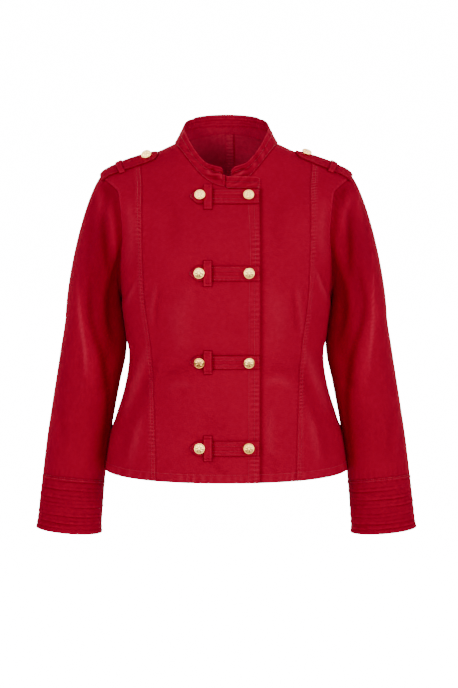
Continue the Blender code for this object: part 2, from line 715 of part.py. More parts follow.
# ---------------------------------------------------------------- what lies on the fronts
def front_surface(x, z, height):
    """Points at a height over the inner face of the right front, at places x and z."""
    turn, level = on_front(x, z)
    points, normals = body_point(turn, level), body_normal(turn, level)
    lift = lap_lift(points)
    return points + normals * (lift + height)[..., None]


def add_tab(name, row_z, finish):
    """A horizontal tab: a straight strap with a tapered tip towards the wearer's right."""
    tip_row, shoulder = TAB_TIP_X + TAB_POINT * TAB_TIP_ROW, TAB_TIP_X + TAB_POINT
    x = np.concatenate([[TAB_TIP_X, tip_row], np.linspace(shoulder, TAB_END_X, TAB_COLUMNS)])
    taper = ease(x, TAB_TIP_X - TAB_POINT * TAB_BLUNT, shoulder)
    across = np.array([-0.5, 0.0, 0.5])[:, None] * TAB_HEIGHT * taper[None]
    xs, zs = np.broadcast_to(x, across.shape), row_z + across
    base = np.full(xs.shape, CLOTH + LAY)
    return add_wall(name, front_surface(xs, zs, base), front_surface(xs, zs, base + DOUBLE),
                    finish)


def add_loop(name, row_z, finish):
    """An upright keeper loop, which bridges its tab and is sewn down above and below it."""
    half = LOOP_HEIGHT / 2
    shoulder = TAB_HEIGHT / 2 + LOOP_SLACK
    foot = shoulder + LOOP_DROP
    z = np.array([-half, -half + LOOP_SEWN, -foot, -shoulder, 0.0, shoulder, foot,
                  half - LOOP_SEWN, half])
    low, high = CLOTH + LAY, CLOTH + EPAULETTE_LAY + DOUBLE + LAY
    base = np.array([low, low, low, high, high, high, low, low, low])
    x = np.array(LOOP_X)
    xs = np.broadcast_to(x[None], (len(z), 2))
    zs = np.broadcast_to((row_z + z)[:, None], xs.shape)
    heights = np.broadcast_to(base[:, None], xs.shape)
    return add_wall(name, front_surface(xs, zs, heights),
                    front_surface(xs, zs, heights + LOOP_THICKNESS), finish)


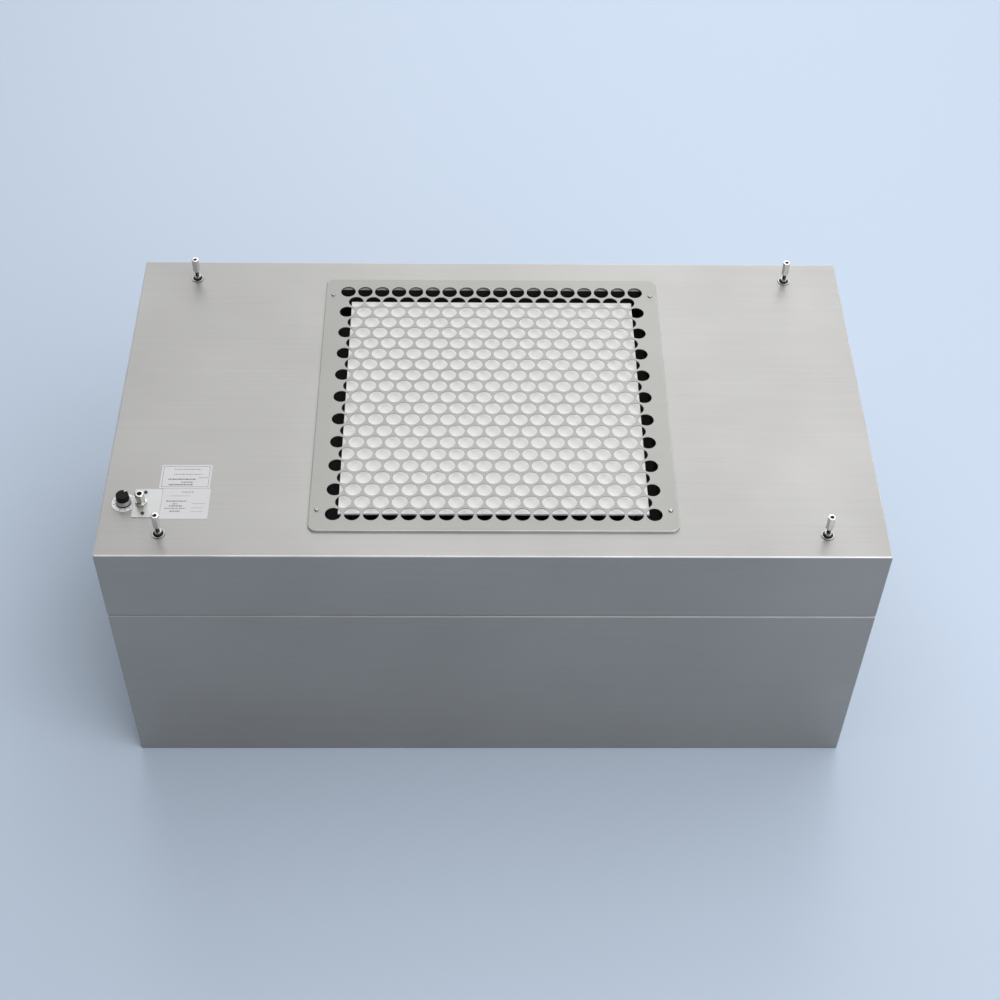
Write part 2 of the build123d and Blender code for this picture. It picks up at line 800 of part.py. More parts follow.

→ **The request**
All of the lines above need to be given again exactly.

→ **Solution for this problem**
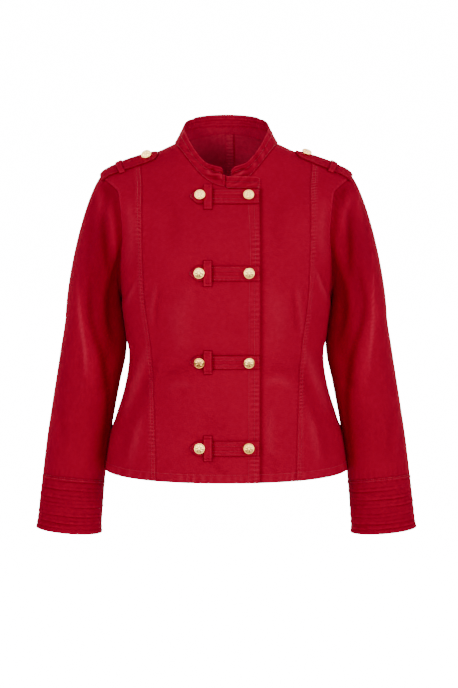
Continue the Blender code for this object: part 2, from line 715 of part.py. More parts follow.
# ---------------------------------------------------------------- what lies on the fronts
def front_surface(x, z, height):
    """Points at a height over the inner face of the right front, at places x and z."""
    turn, level = on_front(x, z)
    points, normals = body_point(turn, level), body_normal(turn, level)
    lift = lap_lift(points)
    return points + normals * (lift + height)[..., None]


def add_tab(name, row_z, finish):
    """A horizontal tab: a straight strap with a tapered tip towards the wearer's right."""
    tip_row, shoulder = TAB_TIP_X + TAB_POINT * TAB_TIP_ROW, TAB_TIP_X + TAB_POINT
    x = np.concatenate([[TAB_TIP_X, tip_row], np.linspace(shoulder, TAB_END_X, TAB_COLUMNS)])
    taper = ease(x, TAB_TIP_X - TAB_POINT * TAB_BLUNT, shoulder)
    across = np.array([-0.5, 0.0, 0.5])[:, None] * TAB_HEIGHT * taper[None]
    xs, zs = np.broadcast_to(x, across.shape), row_z + across
    base = np.full(xs.shape, CLOTH + LAY)
    return add_wall(name, front_surface(xs, zs, base), front_surface(xs, zs, base + DOUBLE),
                    finish)


def add_loop(name, row_z, finish):
    """An upright keeper loop, which bridges its tab and is sewn down above and below it."""
    half = LOOP_HEIGHT / 2
    shoulder = TAB_HEIGHT / 2 + LOOP_SLACK
    foot = shoulder + LOOP_DROP
    z = np.array([-half, -half + LOOP_SEWN, -foot, -shoulder, 0.0, shoulder, foot,
                  half - LOOP_SEWN, half])
    low, high = CLOTH + LAY, CLOTH + EPAULETTE_LAY + DOUBLE + LAY
    base = np.array([low, low, low, high, high, high, low, low, low])
    x = np.array(LOOP_X)
    xs = np.broadcast_to(x[None], (len(z), 2))
    zs = np.broadcast_to((row_z + z)[:, None], xs.shape)
    heights = np.broadcast_to(base[:, None], xs.shape)
    return add_wall(name, front_surface(xs, zs, heights),
                    front_surface(xs, zs, heights + LOOP_THICKNESS), finish)


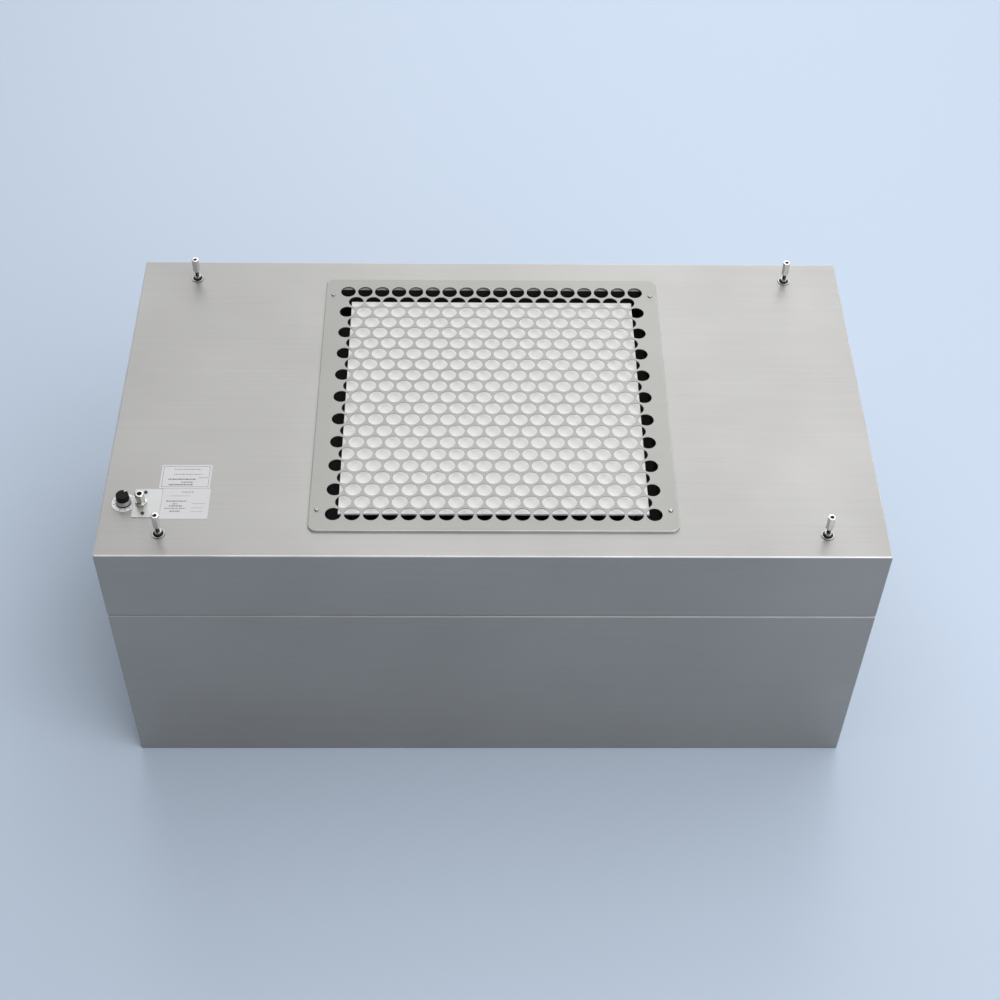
Write part 2 of the build123d and Blender code for this picture. It picks up at line 800 of part.py. More parts follow.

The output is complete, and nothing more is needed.